When it’s obvious that the temporary solution is failing, will we go back and make the real investment with something stickier? Something harder? Something that takes more time and effort but will yield a stronger result, particularly a stronger bond with the One Who Holds Us Up? Or will we continue to add more strips of the cheap stuff to the backs of our prettiness and keep hanging them up over and over and over again, making sure we look good for the crowds on Sunday morning?

Yeah. That.

Can we agree to not settle for cheap and easy fixes in the spiritual projects of our lives? Can we encourage one another to invest in the Love that lasts over time, the hot glue of spiritual discipline, prayer, and a real investment of time in our relationship with God? Can we admire the pretty pictures on the front that we all hold up for each other, but also take a moment to look behind the surface at what’s holding us up?

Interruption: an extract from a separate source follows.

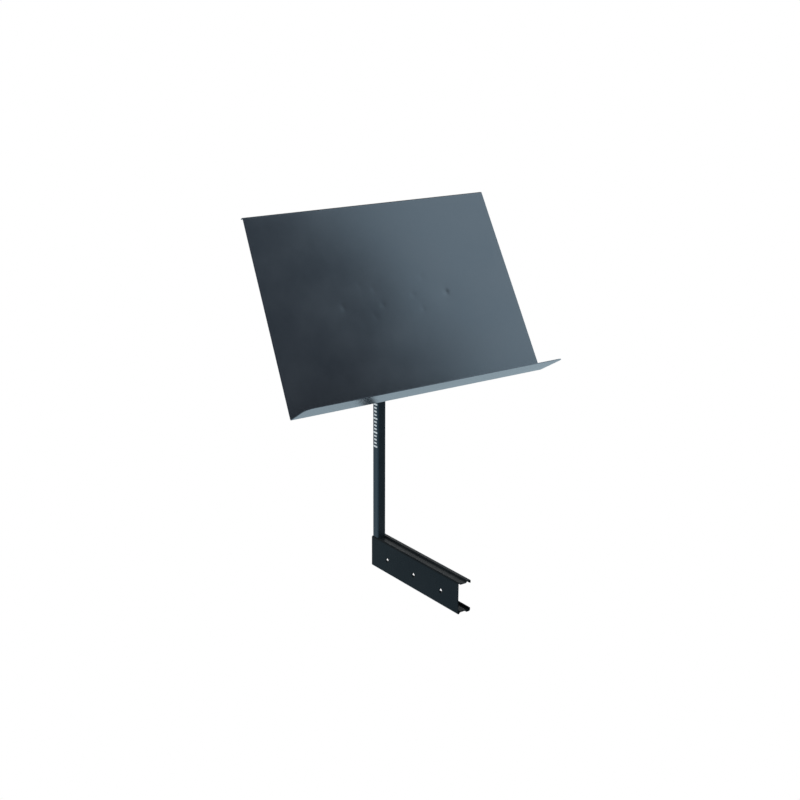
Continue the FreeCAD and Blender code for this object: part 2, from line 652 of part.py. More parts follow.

And when the photo on the front sags, what if we all came in armed with hot glue guns ready to help - not for the sake of appearances, but for the sake of putting something real on display?

What if we really love Him and love one another? Would that stick?

This week, you’ll find me with a hot glue gun in my hand, spending some extra time with the photos that have fallen the most, the troubling and most frustrating portions of the display. It will be messy, inconvenient, and hopefully effective. And that’s before I even get to the foyer display. I’ll start in my living room chair with my Bible, asking God to apply His love to some places in my life that have been messy. No more removable adhesive velcro to hold things together for me. I’m going for the longer, harder route that promises a better hold to keep me close to Him and right where I belong.

I’ll get to the church photos soon enough.